> **Task statement**
Your task is to repeat the listing exactly.

> **Data block**
____
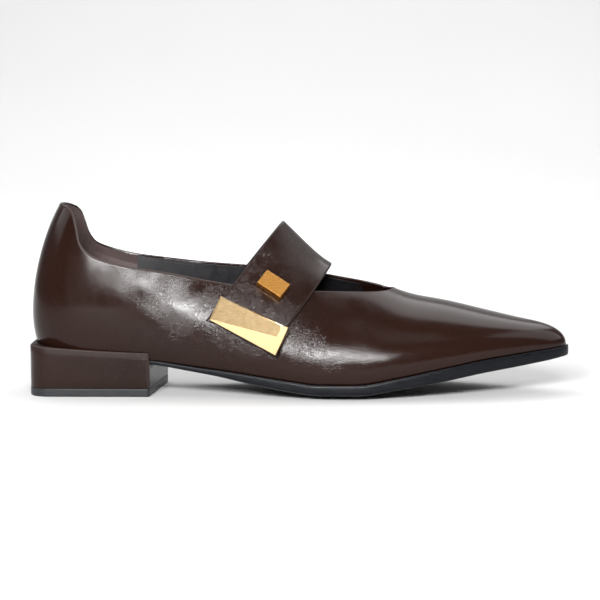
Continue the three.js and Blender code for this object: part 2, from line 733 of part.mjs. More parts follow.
// The origin goes to the middle of the shoe's box, on the floor.
const extent = new THREE.Box3().setFromObject(shoe, true);
const middle = extent.getCenter(new THREE.Vector3());
shoe.position.set(-middle.x, -middle.y, 0);

export default shoe;
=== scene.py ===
import math

import bmesh
import bpy
import numpy as np
from mathutils import Matrix, Vector


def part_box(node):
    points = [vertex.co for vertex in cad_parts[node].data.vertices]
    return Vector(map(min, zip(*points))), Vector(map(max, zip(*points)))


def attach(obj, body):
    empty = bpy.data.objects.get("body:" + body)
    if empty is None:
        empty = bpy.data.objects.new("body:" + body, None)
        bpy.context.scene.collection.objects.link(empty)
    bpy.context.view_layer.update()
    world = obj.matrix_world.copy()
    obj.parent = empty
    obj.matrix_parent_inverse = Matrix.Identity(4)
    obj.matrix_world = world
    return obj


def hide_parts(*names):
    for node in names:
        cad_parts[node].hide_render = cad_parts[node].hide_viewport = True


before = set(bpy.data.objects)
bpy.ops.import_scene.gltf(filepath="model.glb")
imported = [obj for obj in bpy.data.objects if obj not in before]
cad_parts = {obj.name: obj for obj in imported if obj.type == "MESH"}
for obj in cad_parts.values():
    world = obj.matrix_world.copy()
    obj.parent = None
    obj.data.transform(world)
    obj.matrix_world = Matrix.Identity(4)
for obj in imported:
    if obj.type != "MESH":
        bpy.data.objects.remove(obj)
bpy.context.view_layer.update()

# Insole
# A shaped board under the foot, padded and covered with a dark leather sock. The upper is
# lasted round its edge, so its outline is the foot line of the last, inside the wall.

# Foot line of the last, one value for each girth station from toe tip to back of heel, in mm.
FOOT_X = [271.4, 267.6, 257.5, 242.0, 222.0, 199.0, 175.0, 151.0, 127.5, 105.0, 83.0, 62.0, 42.0,
          24.5, 12.6, 6.2, 4.4]
FOOT_MEDIAL = [0.0, 7.2, 14.2, 22.2, 30.6, 36.6, 37.6, 33.8, 28.0, 23.8, 21.8, 22.0, 22.6,
               21.4, 16.6, 9.0, 0.0]
FOOT_LATERAL = [0.0, -7.0, -13.6, -20.6, -27.8, -33.4, -36.6, -36.6, -33.4, -29.2, -25.8, -23.6, -23.2,
                -21.8, -16.8, -9.0, 0.0]
HEEL_STATION = 16
RING_STATIONS = 2 * HEEL_STATION

# Sole from heel to toe: height of the middle of the underside, how much higher its edge
# stands, and the thickness of the edge.
SOLE_X = [0, 35, 64, 82, 98, 113, 130, 147, 165, 186, 209, 227, 245, 260, 274]
SOLE_UNDER = [20.6, 17.6, 15.4, 12.2, 9.0, 5.4, 2.1, 0.0, 0.0, 3.2, 7.4, 11.0, 14.0, 16.4, 18.3]
SOLE_CAMBER = [0.0, 0.2, 0.5, 1.0, 1.6, 2.2, 2.6, 2.8, 2.8, 2.5, 1.9, 1.5, 0.9, 0.5, 0.2]
SOLE_EDGE = [2.0, 2.0, 2.1, 2.5, 3.2, 4.2, 4.8, 4.9, 5.0, 5.4, 6.2, 6.3, 6.1, 5.6, 5.0]
SOLE_FLAT_SHARE = 0.45
SOLE_HEEL_POLE = 24
SOLE_TOE_POLE = 248
CEMENT_LINE = 0.3

# The heel's back face and outer side fix the shoe's own millimetres in the frame.
HEEL_BACK_X = 2.2
HEEL_HALF_WIDTH = 25.6
heel_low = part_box("heel_block")[0]
SHOE_DATUM = np.array([HEEL_BACK_X - heel_low[0] * 1000, -HEEL_HALF_WIDTH - heel_low[1] * 1000, 0.0])


def closed_curve(medial, lateral):
    """A smooth closed curve through one value for each whole station, both sides in turn."""
    values = np.array(medial + lateral[HEEL_STATION - 1:0:-1], float)
    pull = (4 * np.eye(RING_STATIONS) + np.roll(np.eye(RING_STATIONS), 1, 1)
            + np.roll(np.eye(RING_STATIONS), -1, 1)) / 6
    weights = np.linalg.solve(pull, values)

    def at(station):
        place = np.mod(station, RING_STATIONS)
        i = np.floor(place).astype(int)
        f = place - i
        share = ((1 - f) ** 3, 3 * f ** 3 - 6 * f ** 2 + 4, -3 * f ** 3 + 3 * f ** 2 + 3 * f + 1, f ** 3)
        return sum(part * weights[(i + k - 1) % RING_STATIONS] for k, part in enumerate(share)) / 6

    return at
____
> **Answer for the task**
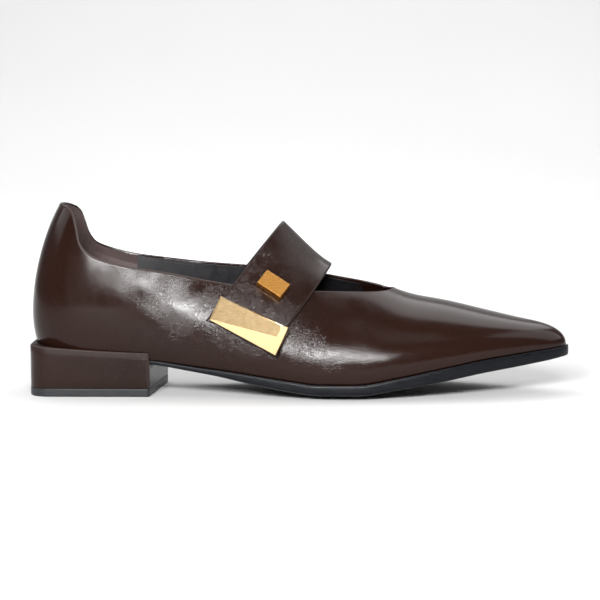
Continue the three.js and Blender code for this object: part 2, from line 733 of part.mjs. More parts follow.
// The origin goes to the middle of the shoe's box, on the floor.
const extent = new THREE.Box3().setFromObject(shoe, true);
const middle = extent.getCenter(new THREE.Vector3());
shoe.position.set(-middle.x, -middle.y, 0);

export default shoe;
=== scene.py ===
import math

import bmesh
import bpy
import numpy as np
from mathutils import Matrix, Vector


def part_box(node):
    points = [vertex.co for vertex in cad_parts[node].data.vertices]
    return Vector(map(min, zip(*points))), Vector(map(max, zip(*points)))


def attach(obj, body):
    empty = bpy.data.objects.get("body:" + body)
    if empty is None:
        empty = bpy.data.objects.new("body:" + body, None)
        bpy.context.scene.collection.objects.link(empty)
    bpy.context.view_layer.update()
    world = obj.matrix_world.copy()
    obj.parent = empty
    obj.matrix_parent_inverse = Matrix.Identity(4)
    obj.matrix_world = world
    return obj


def hide_parts(*names):
    for node in names:
        cad_parts[node].hide_render = cad_parts[node].hide_viewport = True


before = set(bpy.data.objects)
bpy.ops.import_scene.gltf(filepath="model.glb")
imported = [obj for obj in bpy.data.objects if obj not in before]
cad_parts = {obj.name: obj for obj in imported if obj.type == "MESH"}
for obj in cad_parts.values():
    world = obj.matrix_world.copy()
    obj.parent = None
    obj.data.transform(world)
    obj.matrix_world = Matrix.Identity(4)
for obj in imported:
    if obj.type != "MESH":
        bpy.data.objects.remove(obj)
bpy.context.view_layer.update()

# Insole
# A shaped board under the foot, padded and covered with a dark leather sock. The upper is
# lasted round its edge, so its outline is the foot line of the last, inside the wall.

# Foot line of the last, one value for each girth station from toe tip to back of heel, in mm.
FOOT_X = [271.4, 267.6, 257.5, 242.0, 222.0, 199.0, 175.0, 151.0, 127.5, 105.0, 83.0, 62.0, 42.0,
          24.5, 12.6, 6.2, 4.4]
FOOT_MEDIAL = [0.0, 7.2, 14.2, 22.2, 30.6, 36.6, 37.6, 33.8, 28.0, 23.8, 21.8, 22.0, 22.6,
               21.4, 16.6, 9.0, 0.0]
FOOT_LATERAL = [0.0, -7.0, -13.6, -20.6, -27.8, -33.4, -36.6, -36.6, -33.4, -29.2, -25.8, -23.6, -23.2,
                -21.8, -16.8, -9.0, 0.0]
HEEL_STATION = 16
RING_STATIONS = 2 * HEEL_STATION

# Sole from heel to toe: height of the middle of the underside, how much higher its edge
# stands, and the thickness of the edge.
SOLE_X = [0, 35, 64, 82, 98, 113, 130, 147, 165, 186, 209, 227, 245, 260, 274]
SOLE_UNDER = [20.6, 17.6, 15.4, 12.2, 9.0, 5.4, 2.1, 0.0, 0.0, 3.2, 7.4, 11.0, 14.0, 16.4, 18.3]
SOLE_CAMBER = [0.0, 0.2, 0.5, 1.0, 1.6, 2.2, 2.6, 2.8, 2.8, 2.5, 1.9, 1.5, 0.9, 0.5, 0.2]
SOLE_EDGE = [2.0, 2.0, 2.1, 2.5, 3.2, 4.2, 4.8, 4.9, 5.0, 5.4, 6.2, 6.3, 6.1, 5.6, 5.0]
SOLE_FLAT_SHARE = 0.45
SOLE_HEEL_POLE = 24
SOLE_TOE_POLE = 248
CEMENT_LINE = 0.3

# The heel's back face and outer side fix the shoe's own millimetres in the frame.
HEEL_BACK_X = 2.2
HEEL_HALF_WIDTH = 25.6
heel_low = part_box("heel_block")[0]
SHOE_DATUM = np.array([HEEL_BACK_X - heel_low[0] * 1000, -HEEL_HALF_WIDTH - heel_low[1] * 1000, 0.0])


def closed_curve(medial, lateral):
    """A smooth closed curve through one value for each whole station, both sides in turn."""
    values = np.array(medial + lateral[HEEL_STATION - 1:0:-1], float)
    pull = (4 * np.eye(RING_STATIONS) + np.roll(np.eye(RING_STATIONS), 1, 1)
            + np.roll(np.eye(RING_STATIONS), -1, 1)) / 6
    weights = np.linalg.solve(pull, values)

    def at(station):
        place = np.mod(station, RING_STATIONS)
        i = np.floor(place).astype(int)
        f = place - i
        share = ((1 - f) ** 3, 3 * f ** 3 - 6 * f ** 2 + 4, -3 * f ** 3 + 3 * f ** 2 + 3 * f + 1, f ** 3)
        return sum(part * weights[(i + k - 1) % RING_STATIONS] for k, part in enumerate(share)) / 6

    return at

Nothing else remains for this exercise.